Starting at the line containing "ink_door();", copy each line exactly, ending with the line containing "bpy.data.objects.remove(obj)". Leave out everything else.

# DATA SEGMENT

>>>>>

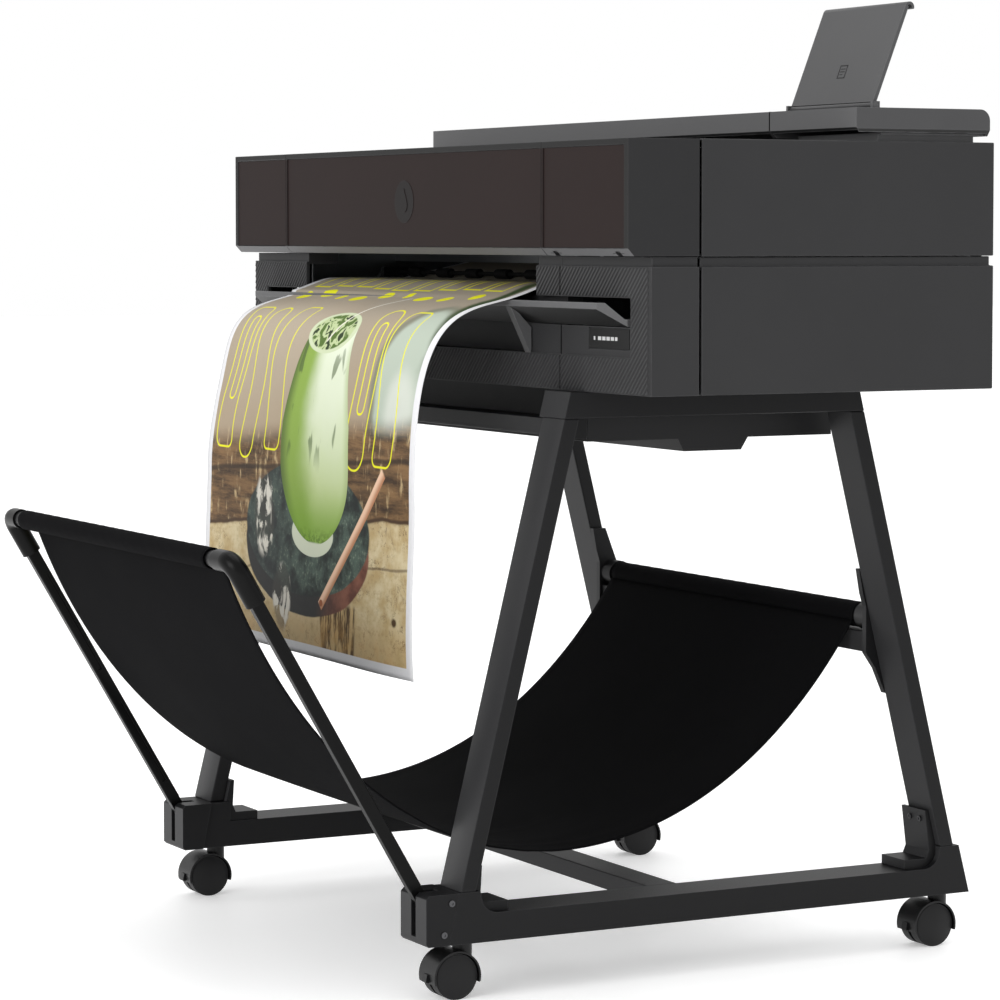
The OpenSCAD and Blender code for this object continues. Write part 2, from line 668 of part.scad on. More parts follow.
// The sheet tray leans back in use and folds down flat behind its slot.
module sheet_tray() color("#4d4d4f") placed() translate([0, tray_pin[0], tray_pin[1]]) {
  x0 = slab_x1 + 6.5;
  x1 = body_x - 7;
  lip_r = 6;
  rotate([-tray_lean, 0, 0]) {
    slab([x0, -tray_t / 2, 3], [x1, tray_t / 2, tray_len - 9]);
    translate([0, lip_r - tray_t / 2, tray_len - 9]) intersection() {
      difference() {
        rod_x(x0, x1, 0, 0, lip_r);
        rod_x(x0 - 1, x1 + 1, 0, 0, lip_r - 3);
      }
      slab([x0, -lip_r - 1, 0], [x1, lip_r + 1, lip_r + 1]);
    }
    rod_x(x0, x1, 0, 0, 2.9);
  }
  rod_x(x0 - 5, x1 + 5, 0, 0, pin_r);
}

// The touch panel and its frame, flush in the deck.
module control_panel() color("#202022") placed() difference() {
  slab([378.5, 118.5, 937], [501.5, 191.5, body_z1]);
  slab([384, 124, body_z1 - 1.2], [484, 186, body_z1 + 1]);
  translate([493, 155, 930]) cylinder(h = 20, r = 5.05);
}

module power_button() color("#8a8a8c") placed() translate([493, 155, 0]) {
  translate([0, 0, 938]) cylinder(h = body_z1 - 938 + 0.6, r = 5);
}

// --- works ---------------------------------------------------------------------------------

// Steel plates: a pair at the ends for the carriage rail, a pair beside the paper for the
// rollers and the roll.
module chassis_plates() color(metal) placed() {
  both_sides() slab([497, 100, body_z0 + wall + 0.2], [500, 460, 935]);
  for (x = inner_plate_x) difference() {
    along_x(x, x + 3) polygon([[62, body_z0 + wall + 0.2], [460, body_z0 + wall + 0.2], [460, 920],
      [330, 920], [300, 784], [62, 784]]);
    rod_x(x - 1, x + 4, feed_y, paper_z - 0.3 - feed_r, 6 + run);
    rod_x(x - 1, x + 4, roll_y, roll_z, 10 + run);
    slab([x - 1, roll_y - 10 - run, roll_z], [x + 4, roll_y + 10 + run, 930]);
  }
}

// The ground shaft that the carriage rides on, with the folded beam behind it.
module carriage_rail() color(metal) placed() {
  rod_x(-497, 497, rail_y, rail_z, rail_r);
  difference() {
    slab([-497, 222, 806], [497, 225, 905]);
    for (s = [-1, 1]) rod_y(221, 226, s * pulley_x, belt_z, 3 + run);
  }
  slab([-497, 225, 902], [497, 250, 905]);
}

// The print carriage with its head over the platen, parked at the service end.
module carriage() color("#303033") placed() translate([carriage_x, 0, 0]) difference() {
  union() {
    slab([-58, 76, 803], [58, 204, 862]);
    slab([-46, 80, 862], [46, 160, 896]);
    slab([-40, 84, paper_z + 3], [40, 138, 803]);
    slab([-12, 204, 866], [12, 208.2, 874]);
    slab([-12, 190, 860], [12, 206, 868]);
  }
  rod_x(-60, 60, rail_y, rail_z, rail_r + run);
}

// The toothed loop that pulls the carriage, round its two pulleys.
module drive_belt() color("#151515") placed() translate([0, belt_y, belt_z]) rotate([-90, 0, 0])
  linear_extrude(6) difference() {
    union() {
      square([2 * pulley_x, 2 * (pulley_r + 1.8)], center = true);
      for (s = [-1, 1]) translate([s * pulley_x, 0]) circle(r = pulley_r + 1.8);
    }
    square([2 * pulley_x, 2 * (pulley_r + 0.3)], center = true);
    for (s = [-1, 1]) translate([s * pulley_x, 0]) circle(r = pulley_r + 0.3);
  }

module pulley(x) {
  rod_y(belt_y - 0.5, belt_y + 6.5, x, belt_z, pulley_r);
  rod_y(belt_y - 2, belt_y - 0.5, x, belt_z, pulley_r + 2.4);
  rod_y(belt_y + 6.5, 225, x, belt_z, 3);
}
module drive_pulley() color(metal) placed() pulley(pulley_x);
module idler_pulley() color(metal) placed() pulley(-pulley_x);

// The carriage motor behind the beam and the feed motor beside the left inner plate.
module drive_motors() color("#3a3a3d") placed() {
  rod_y(225.2, 262, pulley_x, belt_z, 18);
  rod_x(-420, -378.2, 240, 740, 20);
}

// The grit-coated feed roller, with its shaft and the gear on its left end.
module feed_roller() color("#6c6e70") placed() {
  z = paper_z - 0.3 - feed_r;
  rod_x(paper_x0 - 8, paper_x1 + 8, feed_y, z, feed_r);
  rod_x(-400, 290, feed_y, z, 6);
  translate([-392, feed_y, z]) rotate([0, 90, 0]) linear_extrude(8) difference() {
    circle(r = 27);
    for (i = [0 : 35]) rotate(i * 10) translate([27.6, 0]) circle(r = 1.6, $fn = 8);
  }
}

// Small pressure rollers in a row above the feed roller, on one shaft.
module pinch_rollers() color("#222224") placed() {
  z = paper_z + paper_t + 0.3 + pinch_r;
  for (i = [0 : 7]) rod_x(-330 + 80 * i, -298 + 80 * i, feed_y, z, pinch_r);
  rod_x(-369, 273, feed_y, z, 2.5);
}

// The ribbed platen under the print head, with the arms that hold the pinch rollers' shaft.
module platen() color("#232325") placed() {
  difference() {
    slab([-374.5, lower_y + 31, 741], [278.5, 147, paper_z - 0.3]);
    slab([-371, lower_y + 34, 740], [275, 144, 770]);
    for (i = [0 : 9]) slab([-345 + 62 * i, 86, 778], [-303 + 62 * i, 136, paper_z]);
  }
  for (x = [-368, 268]) difference() {
    slab([x - 2, 140, paper_z - 4], [x + 6, 172, 799]);
    rod_x(x - 3, x + 7, feed_y, paper_z + paper_t + 0.3 + pinch_r, 2.5 + run);
    rod_x(x - 3, x + 7, feed_y, paper_z - 0.3 - feed_r, feed_r + 2);
  }
}

// The spindle with its two hub flanges, and the roll of paper between them.
module roll_spindle() color("#2a2a2d") placed() {
  rod_x(-386, 290, roll_y, roll_z, 10);
  rod_x(paper_x0 - 8, paper_x0 - 0.4, roll_y, roll_z, roll_r + 3);
  rod_x(paper_x0 - 0.4, paper_x0 + 30, roll_y, roll_z, 24.9);
  rod_x(paper_x1 + 0.4, paper_x1 + 8, roll_y, roll_z, roll_r + 3);
  rod_x(paper_x1 - 30, paper_x1 + 0.4, roll_y, roll_z, 24.9);
}

module media_roll() color("#f2f0ea") placed() difference() {
  rod_x(paper_x0, paper_x1, roll_y, roll_z, roll_r);
  rod_x(paper_x0 - 1, paper_x1 + 1, roll_y, roll_z, 25.4);
}

// The paper leaves the roll on a tangent, bends level over the feed roller and the platen, and
// falls over the ledge in one curve to its cut end.
feed_run = norm([roll_y - feed_y, roll_z - paper_z]);
feed_angle = atan2(roll_z - paper_z, roll_y - feed_y) - asin((roll_r + 0.6) / feed_run);
feed_len = feed_run * cos(asin((roll_r + 0.6) / feed_run));
lead_out = [[62, paper_z], [45, paper_z], [30, 777.3], [4, 770.3]];
fall = [[4, 770.3], [-60, 753], [-125, 765], [-121, 545]];
tail = [[-121, 545], [-119, 490], [-127, 420], [-125, 340]];
paper_steps = 14;
paper_path = concat([[feed_y + feed_len * cos(feed_angle), paper_z + feed_len * sin(feed_angle)],
  [feed_y + 14, paper_z + 14 * tan(feed_angle)], [feed_y, paper_z]],
  [for (i = [0 : 4]) bez(lead_out, i / 4)], [for (i = [1 : paper_steps]) bez(fall, i / paper_steps)],
  [for (i = [1 : 4]) bez(tail, i / 4)]);
module printed_sheet() color("#e9e7e2") placed() along_x(paper_x0, paper_x1) ribbon(paper_path, -paper_t);

// Four cartridges side by side behind the ink door.
module ink_cartridges() placed() for (i = [0 : 3]) color(["#2b2b2b", "#2f6f8f", "#8f2f5f", "#a08a20"][i])
  difference() {
    slab([340 + 38 * i, 20, 832.2], [374 + 38 * i, 70, 925]);
    slab([349 + 38 * i, 19, 895], [365 + 38 * i, 24, 910]);
  }

module power_supply() color(metal) placed() difference() {
  slab([120, 310, 610.2], [270, 392, 650]);
  for (i = [0 : 9]) slab([130 + 13 * i, 318, 648], [136 + 13 * i, 384, 651]);
}

// The controller board on four posts, with its larger parts.
module main_board() color("#2d5a3c") placed() {
  slab([-120, 96, 616], [90, 190, 617.8]);
  for (x = [-114, 84], y = [102, 184]) translate([x, y, 610]) cylinder(h = 6.5, r = 3);
  for (p = [[-70, 130, 32, 32, 3], [0, 120, 24, 24, 3], [40, 160, 40, 12, 9], [-110, 110, 12, 60, 10]])
    slab([p[0], p[1], 617.5], [p[0] + p[2], p[1] + p[3], 617.8 + p[4]]);
}

// The three-pin mains inlet in the rear cover.
module power_inlet() color("#18181a") placed() {
  difference() {
    union() {
      slab([416.3, body_d - 22, 690.3], [447.7, body_d + 0.5, 715.7]);
      slab([413, body_d, 687], [451, body_d + 2, 719]);
    }
    slab([420, body_d - 18, 694], [444, body_d + 3, 712]);
  }
  for (p = [[426, 698], [438, 698], [432, 701]])
    slab([p[0] - 1, body_d - 19, p[1] - 2], [p[0] + 1, body_d - 4, p[1] + 2]);
}

foot_left();
foot_right();
front_legs();
rear_legs();
top_beams();
leg_brackets();
lower_crossbar();
upper_crossbar();
rear_crossbar();
basket_knuckles();
stand_screws();
rear_bar_brackets();
sling_rear_bar();
sling();
basket_bar();
basket_elbows();
basket_arms();
caster_front_left();
caster_front_right();
caster_rear_left();
caster_rear_right();
wheels_front_left();
wheels_front_right();
wheels_rear_left();
wheels_rear_right();
base_pan();
lower_side_covers();
upper_side_covers();
rear_cover();
front_blocks();
output_chute();
output_guide();
label_plate();
left_end_cap();
front_door();
ink_door();
emblem();
top_deck();
roll_cover();
feeder_housing();
sheet_tray();
control_panel();
power_button();
chassis_plates();
carriage_rail();
carriage();
drive_belt();
drive_pulley();
idler_pulley();
drive_motors();
feed_roller();
pinch_rollers();
platen();
roll_spindle();
media_roll();
printed_sheet();
ink_cartridges();
power_supply();
main_board();
power_inlet();
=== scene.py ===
import math

import bmesh
import bpy
import numpy as np
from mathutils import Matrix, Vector


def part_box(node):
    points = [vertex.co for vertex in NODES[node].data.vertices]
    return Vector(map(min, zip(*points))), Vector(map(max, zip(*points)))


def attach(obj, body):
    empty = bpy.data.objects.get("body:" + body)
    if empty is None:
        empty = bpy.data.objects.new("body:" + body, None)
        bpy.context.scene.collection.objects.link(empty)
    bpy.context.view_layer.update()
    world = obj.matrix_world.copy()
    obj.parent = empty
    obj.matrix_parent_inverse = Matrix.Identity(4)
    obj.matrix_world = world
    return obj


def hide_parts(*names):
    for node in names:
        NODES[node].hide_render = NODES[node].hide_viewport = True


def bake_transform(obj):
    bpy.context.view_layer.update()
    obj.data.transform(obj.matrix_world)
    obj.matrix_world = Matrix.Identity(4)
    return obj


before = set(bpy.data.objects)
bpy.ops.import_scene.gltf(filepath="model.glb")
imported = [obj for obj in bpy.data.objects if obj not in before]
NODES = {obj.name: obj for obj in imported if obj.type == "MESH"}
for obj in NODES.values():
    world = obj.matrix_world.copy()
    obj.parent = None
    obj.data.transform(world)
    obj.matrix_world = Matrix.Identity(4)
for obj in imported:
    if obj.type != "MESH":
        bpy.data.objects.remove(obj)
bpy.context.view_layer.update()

DOOR_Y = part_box("front_door")[0].y      # the door's face; lengths in mm below are measured from it
MM = 0.001


def pt(x, y, z):
    """A point given in mm from the middle, the door's face and the floor, in the row frame."""
    return Vector((x * MM, y * MM + DOOR_Y, z * MM))


# ---------------------------------------------------------------------------------------------
# camera
# ---------------------------------------------------------------------------------------------
SENSOR = 36.0
LENS = 127.23
CAM_PLACE = (3.7983, -1.9515, 0.8424)
LOOK_DOWN = 3.01307         # degrees below level
LOOK_ROUND = 62.35154       # degrees turned from straight at the front
cam_data = bpy.data.cameras.new("camera")
cam_data.sensor_width = SENSOR
cam_data.lens = LENS
cam_data.shift_y = -0.08
cam_data.clip_start, cam_data.clip_end = 0.1, 60.0
cam = bpy.data.objects.new("camera", cam_data)
cam.location = CAM_PLACE
cam.rotation_euler = (math.radians(90 - LOOK_DOWN), 0.0, math.radians(LOOK_ROUND))
bpy.context.scene.collection.objects.link(cam)
bpy.context.scene.camera = cam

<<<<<

# ANSWER FOR THE TASK
ink_door();
emblem();
top_deck();
roll_cover();
feeder_housing();
sheet_tray();
control_panel();
power_button();
chassis_plates();
carriage_rail();
carriage();
drive_belt();
drive_pulley();
idler_pulley();
drive_motors();
feed_roller();
pinch_rollers();
platen();
roll_spindle();
media_roll();
printed_sheet();
ink_cartridges();
power_supply();
main_board();
power_inlet();
=== scene.py ===
import math

import bmesh
import bpy
import numpy as np
from mathutils import Matrix, Vector


def part_box(node):
    points = [vertex.co for vertex in NODES[node].data.vertices]
    return Vector(map(min, zip(*points))), Vector(map(max, zip(*points)))


def attach(obj, body):
    empty = bpy.data.objects.get("body:" + body)
    if empty is None:
        empty = bpy.data.objects.new("body:" + body, None)
        bpy.context.scene.collection.objects.link(empty)
    bpy.context.view_layer.update()
    world = obj.matrix_world.copy()
    obj.parent = empty
    obj.matrix_parent_inverse = Matrix.Identity(4)
    obj.matrix_world = world
    return obj


def hide_parts(*names):
    for node in names:
        NODES[node].hide_render = NODES[node].hide_viewport = True


def bake_transform(obj):
    bpy.context.view_layer.update()
    obj.data.transform(obj.matrix_world)
    obj.matrix_world = Matrix.Identity(4)
    return obj


before = set(bpy.data.objects)
bpy.ops.import_scene.gltf(filepath="model.glb")
imported = [obj for obj in bpy.data.objects if obj not in before]
NODES = {obj.name: obj for obj in imported if obj.type == "MESH"}
for obj in NODES.values():
    world = obj.matrix_world.copy()
    obj.parent = None
    obj.data.transform(world)
    obj.matrix_world = Matrix.Identity(4)
for obj in imported:
    if obj.type != "MESH":
        bpy.data.objects.remove(obj)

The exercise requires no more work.